Silver prices staged a sharp rebound on Tuesday after suffering their steepest single-day loss since 2021, underscoring the extreme volatility that has defined the precious metal’s breakout year.
After briefly touching $80 per ounce for the first time in history during overnight trading into Monday, silver prices collapsed, closing the session down 8.7% — the largest daily decline in more than four years. The reversal came just as quickly as the rally.
A Violent Two-Day Swing
Silver futures for March delivery jumped about 7% early Tuesday, last trading near $75.54 per ounce, recovering a significant portion of Monday’s losses. Even after the whipsaw move, silver remains up roughly 158% year-to-date, making it one of the strongest-performing major assets of 2025.
Market participants described the move as historic.
The rapid rise above $80 — followed by an equally dramatic collapse — highlights how crowded positioning, thin liquidity, and speculative momentum have amplified price swings across the metals complex.
Precious Metals Still Riding Powerful Tailwinds
Despite the violent pullback, the broader drivers behind silver’s rally remain intact. Precious metals have benefited from a rare convergence of forces throughout 2025:
- Safe-haven demand tied to geopolitical instability
- Inflation hedging amid long-term fiscal concerns
- A weaker U.S. dollar, boosting foreign demand
- Strong industrial usage, particularly in energy and technology
Silver, unlike gold, sits at the intersection of financial hedging and real-world industrial demand — making it especially sensitive to shifts in growth expectations.

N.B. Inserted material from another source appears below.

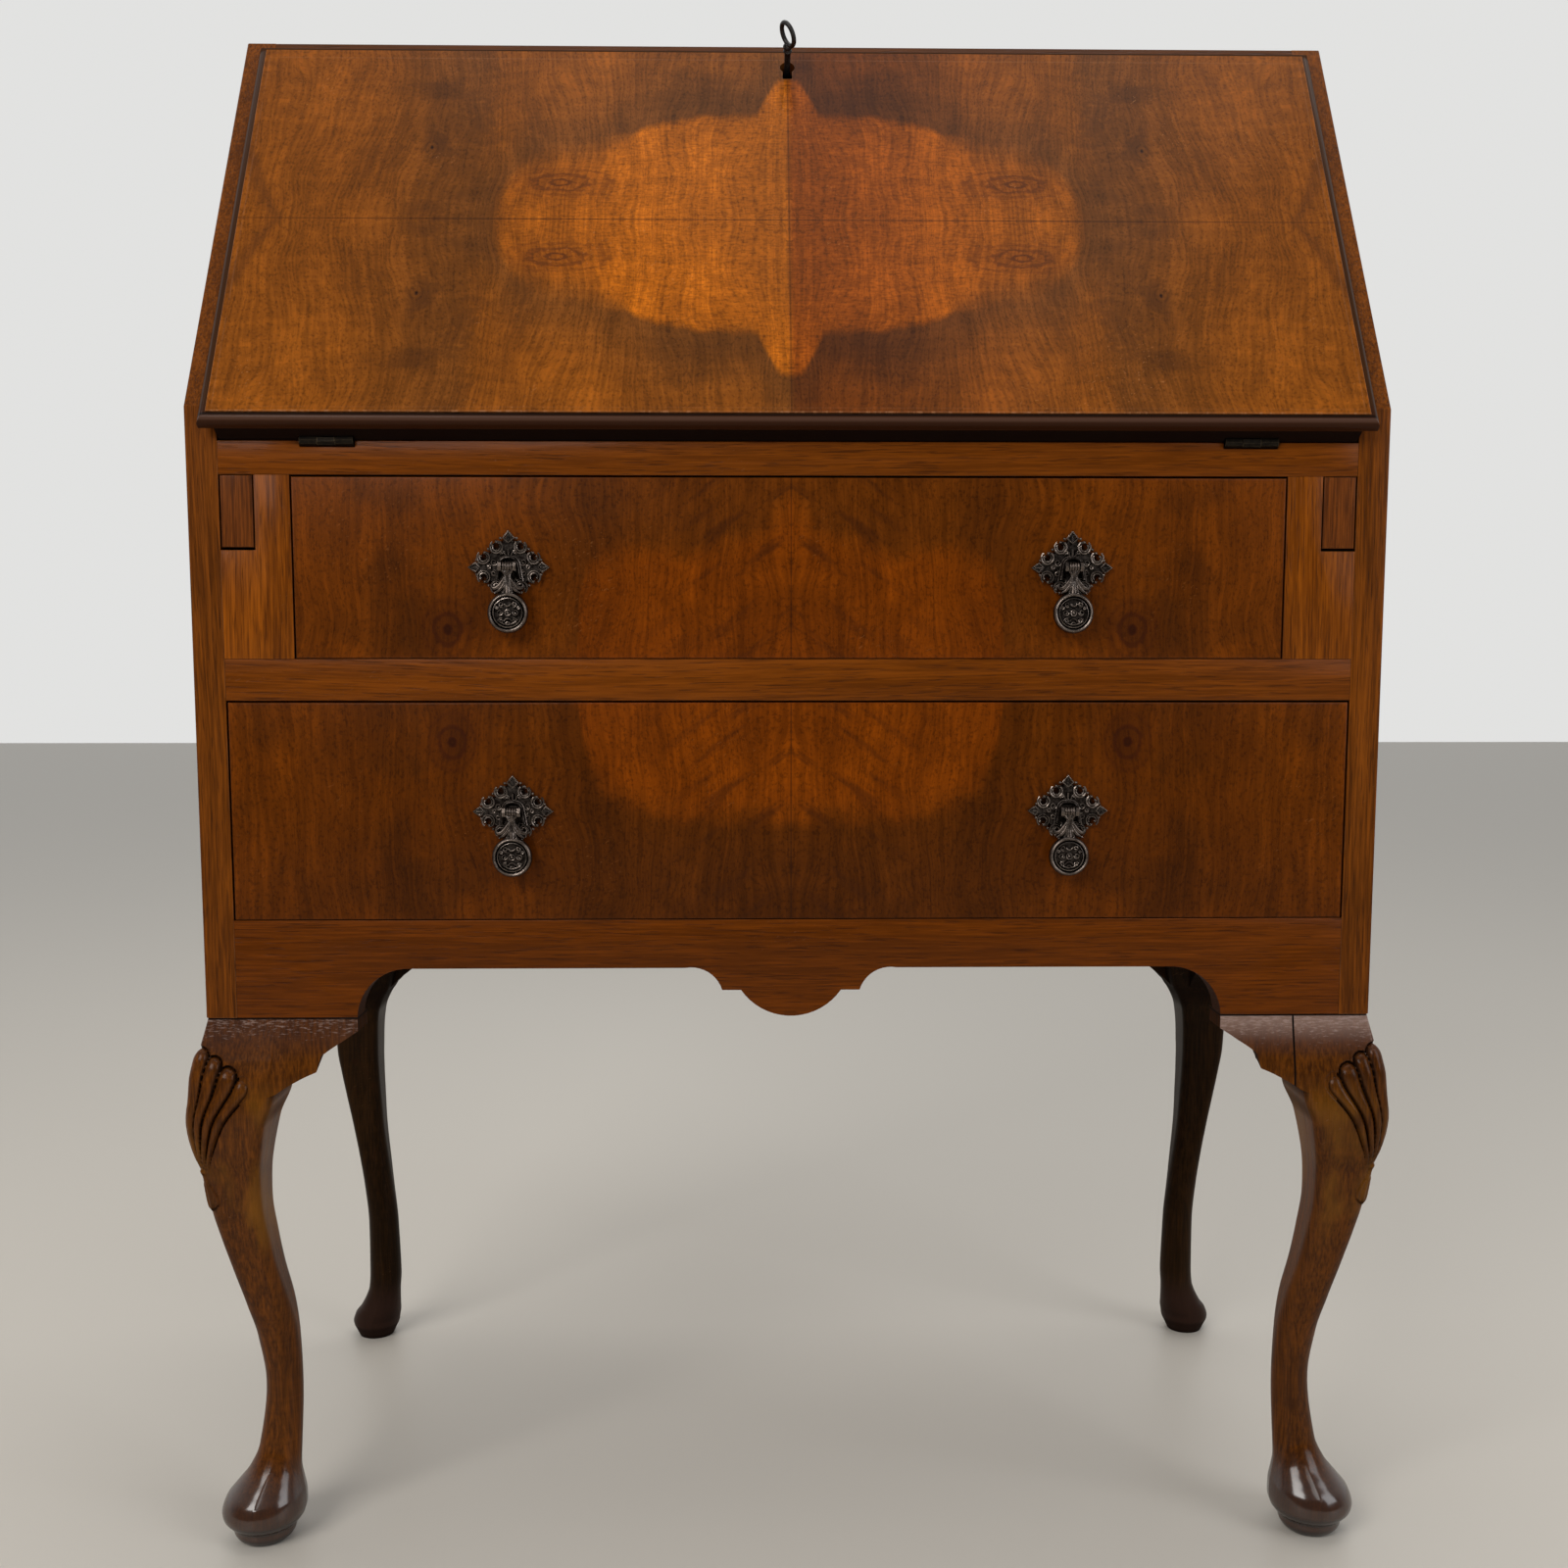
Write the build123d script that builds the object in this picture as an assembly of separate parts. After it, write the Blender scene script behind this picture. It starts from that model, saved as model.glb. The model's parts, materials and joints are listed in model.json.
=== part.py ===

Industrial Demand Remains a Key Support
Silver is a critical input across multiple high-growth sectors, including:
- Solar power and renewable energy infrastructure
- Data centers and AI-driven computing
- Electric vehicles and advanced electronics
Over the weekend, Tesla CEO Elon Musk publicly warned that China’s upcoming export restrictions on silver, set to take effect on January 1, could negatively impact global supply chains — a comment that may have added fuel to the metal’s recent surge.
Gold and Copper Also Stabilize
Silver’s rebound came alongside broader strength in the metals market:
- Gold futures recovered from Monday’s selloff, trading about 1.2% higher near $4,394 per ounce
- Copper futures climbed roughly 1.9%, reflecting optimism around industrial demand
That said, some strategists caution that 2026 may look different. With global growth expected to reaccelerate, future commodity leadership may shift toward cyclical materials rather than defensive precious metals.
WSA Take
Silver’s historic rally hasn’t ended — but it has clearly entered a far more volatile phase. The move above $80 exposed how stretched positioning had become, and the subsequent rebound shows buyers are still firmly in control. While industrial demand and geopolitical risk continue to support long-term prices, investors should expect sharp swings to remain the norm. Silver is no longer a sleepy hedge — it’s a momentum-driven battleground.